▸ PROBLEM DETAILS
Please find all lines in the data that hold the string "scene" and copy them.

▸ DATA SHOWN
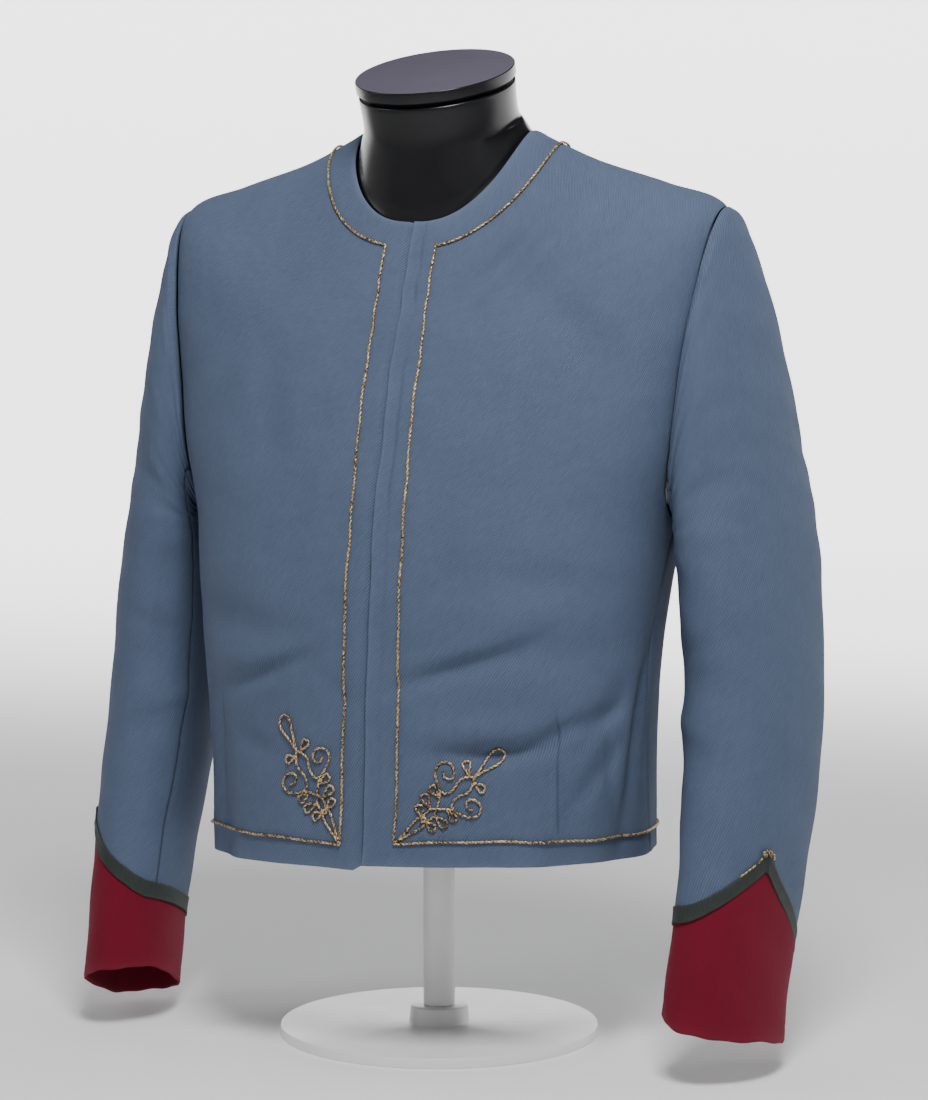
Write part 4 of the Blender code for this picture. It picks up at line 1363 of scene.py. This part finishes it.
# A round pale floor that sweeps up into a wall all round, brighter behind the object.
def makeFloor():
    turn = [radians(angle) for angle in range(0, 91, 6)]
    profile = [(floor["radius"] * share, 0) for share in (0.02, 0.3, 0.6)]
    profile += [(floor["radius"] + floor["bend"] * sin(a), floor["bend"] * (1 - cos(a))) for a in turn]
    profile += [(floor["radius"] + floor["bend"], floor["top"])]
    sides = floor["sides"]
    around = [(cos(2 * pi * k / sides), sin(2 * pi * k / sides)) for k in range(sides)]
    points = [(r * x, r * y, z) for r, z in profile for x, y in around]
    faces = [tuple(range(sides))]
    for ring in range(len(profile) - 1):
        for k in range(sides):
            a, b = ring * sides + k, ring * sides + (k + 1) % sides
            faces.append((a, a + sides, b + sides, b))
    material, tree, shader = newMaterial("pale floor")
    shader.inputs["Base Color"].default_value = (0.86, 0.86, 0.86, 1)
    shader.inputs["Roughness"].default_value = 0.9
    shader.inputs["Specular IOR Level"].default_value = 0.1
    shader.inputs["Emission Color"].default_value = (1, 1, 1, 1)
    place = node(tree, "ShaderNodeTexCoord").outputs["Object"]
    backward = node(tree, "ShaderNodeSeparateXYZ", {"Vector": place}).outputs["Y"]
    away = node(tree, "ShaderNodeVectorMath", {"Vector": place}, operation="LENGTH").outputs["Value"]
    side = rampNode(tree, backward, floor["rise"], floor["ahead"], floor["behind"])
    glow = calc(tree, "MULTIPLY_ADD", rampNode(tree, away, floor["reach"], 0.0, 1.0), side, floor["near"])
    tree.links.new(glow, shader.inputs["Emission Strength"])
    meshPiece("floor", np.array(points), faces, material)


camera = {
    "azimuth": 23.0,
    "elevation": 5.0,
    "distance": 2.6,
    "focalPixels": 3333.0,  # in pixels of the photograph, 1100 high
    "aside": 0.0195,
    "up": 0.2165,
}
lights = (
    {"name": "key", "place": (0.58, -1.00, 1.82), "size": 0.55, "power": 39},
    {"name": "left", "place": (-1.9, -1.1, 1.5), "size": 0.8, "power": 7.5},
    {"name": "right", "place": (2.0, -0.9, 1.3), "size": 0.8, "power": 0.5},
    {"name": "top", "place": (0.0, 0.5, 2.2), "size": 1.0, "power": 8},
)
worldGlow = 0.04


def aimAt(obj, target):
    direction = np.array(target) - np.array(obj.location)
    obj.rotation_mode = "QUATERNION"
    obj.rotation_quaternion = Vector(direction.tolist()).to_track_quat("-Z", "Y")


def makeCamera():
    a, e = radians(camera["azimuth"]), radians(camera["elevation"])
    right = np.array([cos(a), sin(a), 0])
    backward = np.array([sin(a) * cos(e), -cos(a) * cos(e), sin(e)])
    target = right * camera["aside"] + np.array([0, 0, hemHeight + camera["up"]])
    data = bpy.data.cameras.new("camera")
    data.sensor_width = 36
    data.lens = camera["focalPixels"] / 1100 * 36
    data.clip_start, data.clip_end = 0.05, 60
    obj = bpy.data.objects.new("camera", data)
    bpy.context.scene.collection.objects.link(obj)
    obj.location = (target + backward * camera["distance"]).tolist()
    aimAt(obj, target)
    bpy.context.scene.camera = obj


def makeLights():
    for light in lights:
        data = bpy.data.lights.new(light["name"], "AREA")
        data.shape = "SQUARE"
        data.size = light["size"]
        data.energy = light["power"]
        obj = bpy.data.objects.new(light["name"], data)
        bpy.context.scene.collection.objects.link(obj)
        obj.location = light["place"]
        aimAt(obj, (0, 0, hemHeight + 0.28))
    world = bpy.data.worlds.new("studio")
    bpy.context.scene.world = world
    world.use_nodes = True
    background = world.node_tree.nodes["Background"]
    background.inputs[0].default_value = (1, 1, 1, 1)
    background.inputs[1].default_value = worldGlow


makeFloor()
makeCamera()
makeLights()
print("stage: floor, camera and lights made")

▸ RESULT FOR THIS EXERCISE
Write part 4 of the Blender code for this picture. It picks up at line 1363 of scene.py. This part finishes it.
    bpy.context.scene.collection.objects.link(obj)
    bpy.context.scene.camera = obj
        bpy.context.scene.collection.objects.link(obj)
    bpy.context.scene.world = world